What to do:
Each line from the start of the data below through the one containing "from mathutils.geometry import" must be reproduced exactly.

Dataset extract:
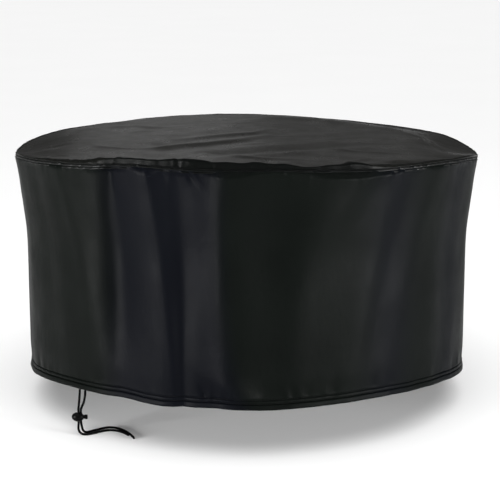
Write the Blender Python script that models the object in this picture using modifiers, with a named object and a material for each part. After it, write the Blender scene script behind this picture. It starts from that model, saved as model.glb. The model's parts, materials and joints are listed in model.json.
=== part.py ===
"""Round patio furniture cover.

A round top panel and a hanging skirt with a turned hem are joined by a tape at the rim. The two
free ends of the hem's drawcord come out at the front left and pass through a spring cord lock.

Metres, +Z up. The origin is under the middle of the top panel, where the cloth lies on what it
covers. The front is -Y. An azimuth is in degrees, 0 at the front and growing towards +X.
"""
import math
from bisect import bisect
from collections import namedtuple

import bmesh
import bpy
from mathutils import Matrix, Vector
from mathutils.geometry import delaunay_2d_cdt

# Cloth and rim
RIM_RADIUS = 0.7875  # to the outside of the rim tape
CLOTH = 0.0015
GAP = 0.0003
TAPE_HEIGHT = 0.011
TAPE_THICKNESS = 0.0045
TAPE_CORNER = 0.0012
PLATEAU_RISE = 0.050  # middle of the top above the rim at the sides
TOP_EDGE_INSET = 0.0015  # from the rim radius to the top panel's outer face
TOP_EDGE_LIFT = 0.0012  # the cloth's inner face ends this much lower than its outer one
SHOULDER_WIDTH = 0.012  # how far in the top panel turns from upright to flat
FOLD_START = 0.05  # part of the drop over which a fold grows out of the rim seam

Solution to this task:
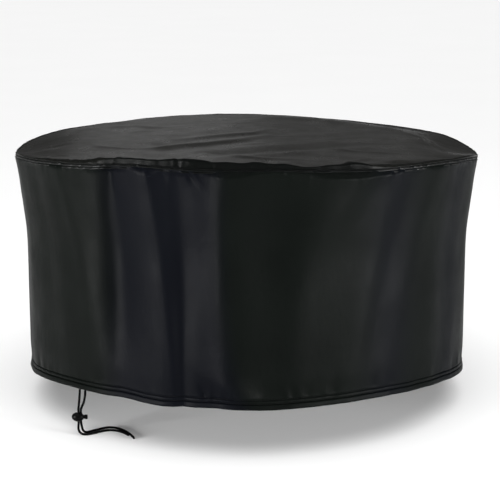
Write the Blender Python script that models the object in this picture using modifiers, with a named object and a material for each part. After it, write the Blender scene script behind this picture. It starts from that model, saved as model.glb. The model's parts, materials and joints are listed in model.json.
=== part.py ===
"""Round patio furniture cover.

A round top panel and a hanging skirt with a turned hem are joined by a tape at the rim. The two
free ends of the hem's drawcord come out at the front left and pass through a spring cord lock.

Metres, +Z up. The origin is under the middle of the top panel, where the cloth lies on what it
covers. The front is -Y. An azimuth is in degrees, 0 at the front and growing towards +X.
"""
import math
from bisect import bisect
from collections import namedtuple

import bmesh
import bpy
from mathutils import Matrix, Vector
from mathutils.geometry import delaunay_2d_cdt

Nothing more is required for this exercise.